Metric hyperbolic polar

Question

The metric tensor hyperbolic is given by $$g=4\frac{\mathrm d x^2+\mathrm d y^2}{(1-x^2-y^2)^2}.$$ I have to right it in polar. I know that the euclidien metric $\mathrm d x^2+\mathrm d y^2$ is given by $\mathrm d \rho^2+\rho^2\mathrm d \theta^2$, and thus, $$g=4\frac{\mathrm d \rho^2+\rho^2\mathrm d \theta^2}{(1-\rho^2)^2},$$ but in my solution it's written:

Since $\mathrm d x^2+\mathrm d y^2$ is given by $\mathrm d \rho^2+\rho^2\mathrm d \theta^2$, we get that $$g=\mathrm d r^2+\frac{\rho^2}{(1-\rho^2)}$$

(I think they forgot $\mathrm d \theta^2$ or $\mathrm d \rho^2$ after $\frac{\rho^2}{(1-\rho^2)^2}$, but since I don't understand the formula, I don't know what it has to be). Therefore, $$g=\mathrm d r^2+\sinh^2(r)\mathrm d \theta^2.$$

Ok, I don't understand anything of this argument.
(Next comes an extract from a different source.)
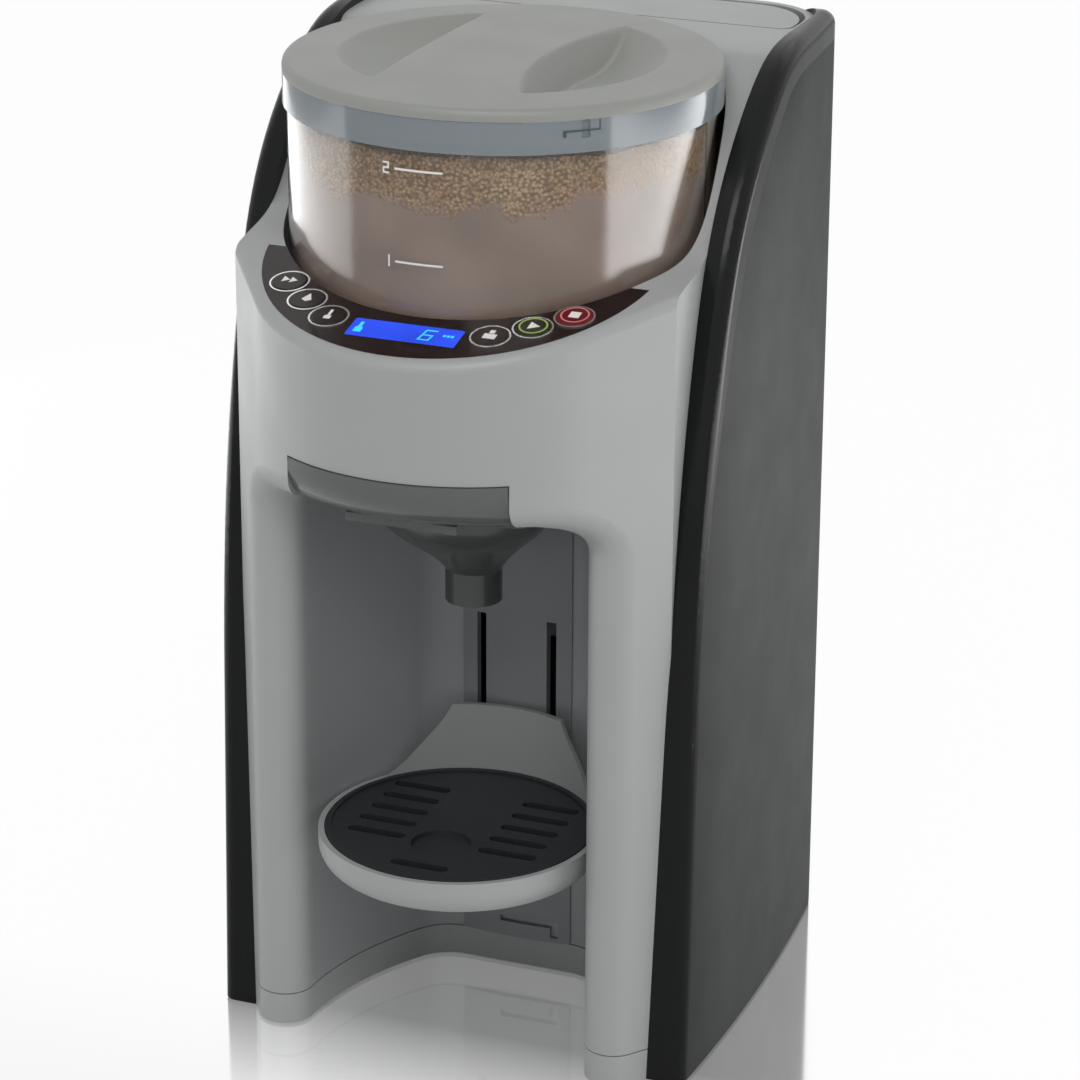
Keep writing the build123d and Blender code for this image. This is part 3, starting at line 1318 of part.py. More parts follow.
# ---------------------------------------------------------------- rear cover and mains parts
COVER_THICK = 3.0
COVER_TOP_Z = BODY_HEIGHT - REAR_CORNER_R - 1.0
WINDOW_W = 34.0
WINDOW_LOW = 62.0
WINDOW_HIGH = COVER_TOP_Z - 34.0
INLET_X = 34.0
SWITCH_X = -34.0
SOCKET_Z = 25.0
INLET_W = 27.0
INLET_H = 19.0
SWITCH_W = 19.0
SWITCH_H = 13.0

with BuildPart() as rear_cover:
    with BuildSketch(Plane.XZ.offset(-REAR_Y)):
        with Locations((0, (SEAM_Z + 0.3 + COVER_TOP_Z) / 2)):
            Rectangle(2 * (REAR_GAP_X - FREE_GAP), COVER_TOP_Z - SEAM_Z - 0.3)
        with Locations((0, (WINDOW_LOW + WINDOW_HIGH) / 2)):
            SlotOverall(WINDOW_HIGH - WINDOW_LOW, WINDOW_W, rotation=90, mode=Mode.SUBTRACT)
        with Locations((INLET_X, SOCKET_Z)):
            Rectangle(INLET_W, INLET_H, mode=Mode.SUBTRACT)
        with Locations((SWITCH_X, SOCKET_Z)):
            Rectangle(SWITCH_W, SWITCH_H, mode=Mode.SUBTRACT)
    extrude(amount=COVER_THICK)
    with Locations((0, REAR_Y - COVER_THICK, TANK_Z - 20)):
        with GridLocations(2 * REAR_GAP_X - 16, 1, 2, 1):
            Box(6, 6, SHELF_Z - TANK_Z + 20, align=(Align.CENTER, Align.MAX, Align.MIN))
finish(rear_cover, "rear_cover")

with BuildPart() as power_inlet:
    with BuildSketch(Plane.XZ.offset(-REAR_Y)):
        with Locations((INLET_X, SOCKET_Z)):
            RectangleRounded(INLET_W + 4, INLET_H + 3, 3)
    extrude(amount=-SOCKET_LIP)
    with BuildSketch(Plane.XZ.offset(-REAR_Y)):
        with Locations((INLET_X, SOCKET_Z)):
            Rectangle(INLET_W - 0.2, INLET_H - 0.2)
    extrude(amount=20)
    with BuildSketch(Plane.XZ.offset(-REAR_Y - 1)) as mouth_plan:
        with Locations((INLET_X, SOCKET_Z)):
            Rectangle(INLET_W - 5, INLET_H - 5)
        chamfer(mouth_plan.vertices().group_by(Axis.Z)[-1], 3)
    extrude(amount=17, mode=Mode.SUBTRACT)
    with BuildSketch(Plane.XZ.offset(-REAR_Y + 17)):
        with Locations((INLET_X, SOCKET_Z + 2), (INLET_X - 6, SOCKET_Z - 2), (INLET_X + 6, SOCKET_Z - 2)):
            Rectangle(1.8, 4)
    extrude(amount=-13)
finish(power_inlet, "power_inlet")

with BuildPart() as switch_frame:
    with BuildSketch(Plane.XZ.offset(-REAR_Y)):
        with Locations((SWITCH_X, SOCKET_Z)):
            RectangleRounded(SWITCH_W + 3, SWITCH_H + 3, 1.5)
            Rectangle(SWITCH_W - 3, SWITCH_H - 3, mode=Mode.SUBTRACT)
    extrude(amount=-SOCKET_LIP)
    with BuildSketch(Plane.XZ.offset(-REAR_Y)):
        with Locations((SWITCH_X, SOCKET_Z)):
            Rectangle(SWITCH_W - 0.2, SWITCH_H - 0.2)
            Rectangle(SWITCH_W - 3, SWITCH_H - 3, mode=Mode.SUBTRACT)
    extrude(amount=14)
    with Locations((SWITCH_X, REAR_Y - 12.0, SOCKET_Z)):
        Box(SWITCH_W - 0.2, 2.0, SWITCH_H - 0.2, align=(Align.CENTER, Align.MAX, Align.CENTER))
finish(switch_frame, "switch_frame")

ROCKER_Y = REAR_Y - 5.0
with BuildPart() as power_switch:
    with BuildSketch(Plane.YZ.offset(SWITCH_X)):
        with Locations((ROCKER_Y, SOCKET_Z)):
            Circle(3.0)
        with BuildLine():
            Polyline(
                (ROCKER_Y, SOCKET_Z - 4.1),
                (REAR_Y - 0.4, SOCKET_Z - 3.9),
                (REAR_Y - 1.2, SOCKET_Z),
                (REAR_Y - 0.4, SOCKET_Z + 3.9),
                (ROCKER_Y, SOCKET_Z + 4.1),
                close=True,
            )
        make_face()
    extrude(amount=SWITCH_W / 2 - 1.5 - FREE_GAP, both=True)
finish(power_switch, "power_switch")

FRAME_Y = TANK_WALL_Y - SKIN - 3.3
FRAME_T = 3.0
SHELF_X = 70.0
with BuildPart() as inner_frame:
    with Locations((0, FRAME_Y, SEAM_Z)):
        Box(
            2 * SHELF_X,
            FRAME_T,
            SEAT_Z - SEAT_T - SEAM_Z,
            align=(Align.CENTER, Align.MIN, Align.MIN),
        )
    for sign in (-1, 1):
        with Locations((sign * 62.0, BAY_BACK_Y + 8, SEAM_Z)):
            Box(
                FRAME_T,
                FRAME_Y - BAY_BACK_Y - 8,
                SEAT_Z - SEAT_T - SEAM_Z,
                align=(Align.CENTER, Align.MIN, Align.MIN),
            )
    with Locations((0, BAY_BACK_Y + 8, SEAM_Z)):
        Box(124, FRAME_Y - BAY_BACK_Y - 8, FRAME_T, align=(Align.CENTER, Align.MIN, Align.MIN))
    with BuildSketch(Plane.XZ.offset(-FRAME_Y - FRAME_T)):
        with Locations((VALVE_X, INLET_HOSE_Z)):
            RectangleRounded(12, 12, 2)
        with Locations((0, 26)):
            RectangleRounded(20, 12, 2)
    extrude(amount=FRAME_T, mode=Mode.SUBTRACT)
finish(inner_frame, "inner_frame")

FRAME_FLOOR = SEAM_Z + FRAME_T
PUMP_X = VALVE_X
PUMP_Y = FRAME_Y - 22.6
PUMP_Z = FRAME_FLOOR + 46.0
PUMP_R = 15.0
with BuildPart() as water_pump:
    with Locations((PUMP_X, PUMP_Y, FRAME_FLOOR)):
        Box(26, 34, 4, align=(Align.CENTER, Align.CENTER, Align.MIN))
    with Locations((PUMP_X, PUMP_Y, FRAME_FLOOR + 3)):
        Cylinder(PUMP_R, PUMP_Z - FRAME_FLOOR, align=(Align.CENTER, Align.CENTER, Align.MIN))
    with Locations((PUMP_X, PUMP_Y, PUMP_Z)):
        Cylinder(PUMP_R - 4, 14, align=(Align.CENTER, Align.CENTER, Align.MIN))
        Cylinder(3.0, 22, align=(Align.CENTER, Align.CENTER, Align.MIN))
    with Locations((PUMP_X, PUMP_Y + 10, INLET_HOSE_Z)):
        Cylinder(3.0, 12, rotation=(-90, 0, 0), align=(Align.CENTER, Align.CENTER, Align.MIN))
finish(water_pump, "water_pump")

HEATER_X = 6.0
HEATER_Z = 120.0
HEATER_W = 50.0
HEATER_H = 46.0
HEATER_PORT_Z = HEATER_Z + HEATER_H / 2
with BuildPart() as water_heater:
    with Locations((HEATER_X, FRAME_Y, HEATER_Z)):
        Box(HEATER_W, 26, HEATER_H, align=(Align.CENTER, Align.MAX, Align.MIN))
    fillet(water_heater.edges().filter_by(Axis.Y), 8)
    for side in (-1, 1):
        with Locations((HEATER_X + side * HEATER_W / 2, PUMP_Y, HEATER_PORT_Z)):
            Cylinder(
                3.0,
                8,
                rotation=(0, side * 90, 0),
                align=(Align.CENTER, Align.CENTER, Align.MIN),
            )
    with GridLocations(HEATER_W - 16, 1, 2, 1):
        with Locations((HEATER_X, FRAME_Y - 26, HEATER_Z + 8)):
            Box(4, 3, HEATER_H - 16, align=(Align.CENTER, Align.MAX, Align.MIN))
finish(water_heater, "water_heater")

BOARD_X = 26.0
with BuildPart() as power_board:
    with Locations((BOARD_X, FRAME_Y - 6.0, FRAME_FLOOR + 12)):
        Box(56, 1.6, 70, align=(Align.CENTER, Align.MAX, Align.MIN))
    with Locations((BOARD_X, FRAME_Y - 6.0, FRAME_FLOOR + 47)):
        with GridLocations(48, 1, 2, 1):
            for dz in (-30, 30):
                with Locations((0, 0, dz)):
                    Cylinder(
                        2.5,
                        6.0,
                        rotation=(-90, 0, 0),
                        align=(Align.CENTER, Align.CENTER, Align.MIN),
                    )
    with Locations((BOARD_X - 10, FRAME_Y - 7.6, FRAME_FLOOR + 30)):
        Box(24, 18, 22, align=(Align.CENTER, Align.MAX, Align.CENTER))
    with Locations((BOARD_X + 16, FRAME_Y - 7.6, FRAME_FLOOR + 60)):
        Cylinder(6, 16, rotation=(90, 0, 0), align=(Align.CENTER, Align.CENTER, Align.MIN))
        with Locations((-20, 0, 0)):
            Box(14, 10, 10, align=(Align.CENTER, Align.MAX, Align.CENTER))
finish(power_board, "power_board")

with BuildPart() as water_nozzle:
    with BuildSketch(Plane.XY.offset(BAY_TOP_Z + 0.2)):
        with Locations(NOZZLE_SPOT):
            Circle(NOZZLE_R)
    extrude(amount=12)
    with BuildSketch(Plane.XY.offset(BAY_TOP_Z + LINER_WALL)):
        with Locations(NOZZLE_SPOT):
            Circle(NOZZLE_R + 2)
    extrude(amount=1.5)
    with BuildSketch(Plane.XY.offset(BAY_TOP_Z)):
        with Locations(NOZZLE_SPOT):
            Circle(1.5)
    extrude(amount=20, mode=Mode.SUBTRACT)
finish(water_nozzle, "water_nozzle")

HOSE_R = 3.0
HOSE_BEND = 6.5
HOSE_RISE = 7.5


def hose(points):
    """Closed tube solid along straight runs joined by tangent arcs."""
    first = Vector(*points[0])
    run = Vector(*points[1]) - first
    with BuildPart() as tube:
        with BuildLine() as path:
            FilletPolyline(*points, radius=HOSE_BEND)
        with BuildSketch(Plane(origin=first, z_dir=run)):
            Circle(HOSE_R)
        sweep(path=path.line)
    return tube.part


HEATER_PORT_X = HEATER_X + HEATER_W / 2 + 8
NOZZLE_HOSE_Z = BAY_TOP_Z + 12.2
nozzle_x, nozzle_y = NOZZLE_SPOT
HOSE_ROUTES = {
    "inlet_hose": [
        (VALVE_X, TANK_MID_Y, SHELF_Z - 8),
        (VALVE_X, TANK_MID_Y, INLET_HOSE_Z),
        (VALVE_X, PUMP_Y + 22, INLET_HOSE_Z),
    ],
    "heater_hose": [
        (PUMP_X, PUMP_Y, PUMP_Z + 22),
        (PUMP_X, PUMP_Y, HEATER_PORT_Z),
        (HEATER_X - HEATER_W / 2 - 8, PUMP_Y, HEATER_PORT_Z),
    ],
    "outlet_hose": [
        (HEATER_PORT_X, PUMP_Y, HEATER_PORT_Z),
        (HEATER_PORT_X + 9, PUMP_Y, HEATER_PORT_Z),
        (HEATER_PORT_X + 9, PUMP_Y, NOZZLE_HOSE_Z + HOSE_RISE),
        (nozzle_x + 24, nozzle_y, NOZZLE_HOSE_Z + HOSE_RISE),
        (nozzle_x, nozzle_y, NOZZLE_HOSE_Z + HOSE_RISE),
        (nozzle_x, nozzle_y, NOZZLE_HOSE_Z),
    ],
}
for name, route in HOSE_ROUTES.items():
    tube = hose(route)
    with BuildPart() as hose_part:
        add(tube)
    finish(hose_part, name)
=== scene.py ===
from math import atan, cos, pi, radians, sin, sqrt

import bmesh
import bpy
from mathutils import Matrix, Vector, noise


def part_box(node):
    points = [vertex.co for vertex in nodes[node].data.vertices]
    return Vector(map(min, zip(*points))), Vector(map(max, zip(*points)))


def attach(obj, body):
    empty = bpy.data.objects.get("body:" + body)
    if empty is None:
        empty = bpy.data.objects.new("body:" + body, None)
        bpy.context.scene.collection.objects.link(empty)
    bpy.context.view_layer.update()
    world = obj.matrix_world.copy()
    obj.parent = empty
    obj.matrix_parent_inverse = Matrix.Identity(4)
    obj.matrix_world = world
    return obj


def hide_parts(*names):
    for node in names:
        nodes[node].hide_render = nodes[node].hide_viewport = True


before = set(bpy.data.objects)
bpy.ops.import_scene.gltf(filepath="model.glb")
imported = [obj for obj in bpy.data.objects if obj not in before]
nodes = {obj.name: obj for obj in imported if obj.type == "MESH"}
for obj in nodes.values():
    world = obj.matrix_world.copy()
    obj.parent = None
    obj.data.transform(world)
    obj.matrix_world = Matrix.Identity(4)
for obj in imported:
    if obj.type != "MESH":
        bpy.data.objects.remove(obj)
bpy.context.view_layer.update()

# ---------------------------------------------------------------- sizes, in metres
MM = 0.001
CAN_Y = -10 * MM                       # axis of the powder container and its lid
lid_low, lid_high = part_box("lid_cap")
can_low, can_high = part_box("powder_container")
band_low, band_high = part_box("container_band")
window_low, window_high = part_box("display_window")
CAN_R = (can_high.x - can_low.x) / 2
BAND_R = (band_high.x - band_low.x) / 2
CAN_WALL = 2.2 * MM
LEDGE_SLOPE = 0.235                    # fall of the control ledge towards the front
WINDOW_FACE = 0.85 * MM                # face of the display above the middle of its box
PRINT = 0.06 * MM                      # thickness of printed marks
MARK_GAP = 0.02 * MM                   # marks in front of the wall that carries them
MERGE = 0.01 * MM                      # points nearer than this are one point
POWDER_FLOOR_Z = 277 * MM
POWDER_DROP = 1.8 * MM                 # powder below the frosted band
POWDER_GAP = 0.15 * MM                 # powder inside the container's wall
CRUMB_LOW_Z = 313.0 * MM               # between these heights the smooth powder
CRUMB_HIGH_Z = 318.5 * MM              # turns into coarse crumbs
LEVEL_HEIGHTS = {"2": 327.5 * MM, "1": 296.0 * MM}
SLOT_Z = 341.6 * MM                    # bayonet slot in the frosted band
SLOT_START = 37                        # its ends, in degrees from the front
SLOT_END = 47


# ---------------------------------------------------------------- materials
def srgb(r, g, b):
    """Linear colour of an 8-bit screen colour."""
    values = []
    for v in (r, g, b):
        v = v / 255
        values.append(v / 12.92 if v <= 0.04045 else ((v + 0.055) / 1.055) ** 2.4)
    return (*values, 1.0)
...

Can someone give more detail ? And why they used $\rho$ and $r$ ? Is it the same thing ? Thank you.

Answer 1

From $g= 4{ d\rho ^2+ \rho ^2 d \theta ^2 \over (1-\rho^2)^2}$ Let $R = \int _0^ \rho 2{1 \over (1-t^2)} dt= 2$artanh$(\rho)$, then $g=d R^2+\sinh^2 R d\theta ^2$, as ${2\tanh R/2\over (1-\tanh^2 R/2) }= \sinh R$ . Now $g=dR^2+ \sinh^2R d\theta ^2$ proves that $g$ is rotationnaly invariant and that $R$ is the distance to the origin, so these are polar coordinates.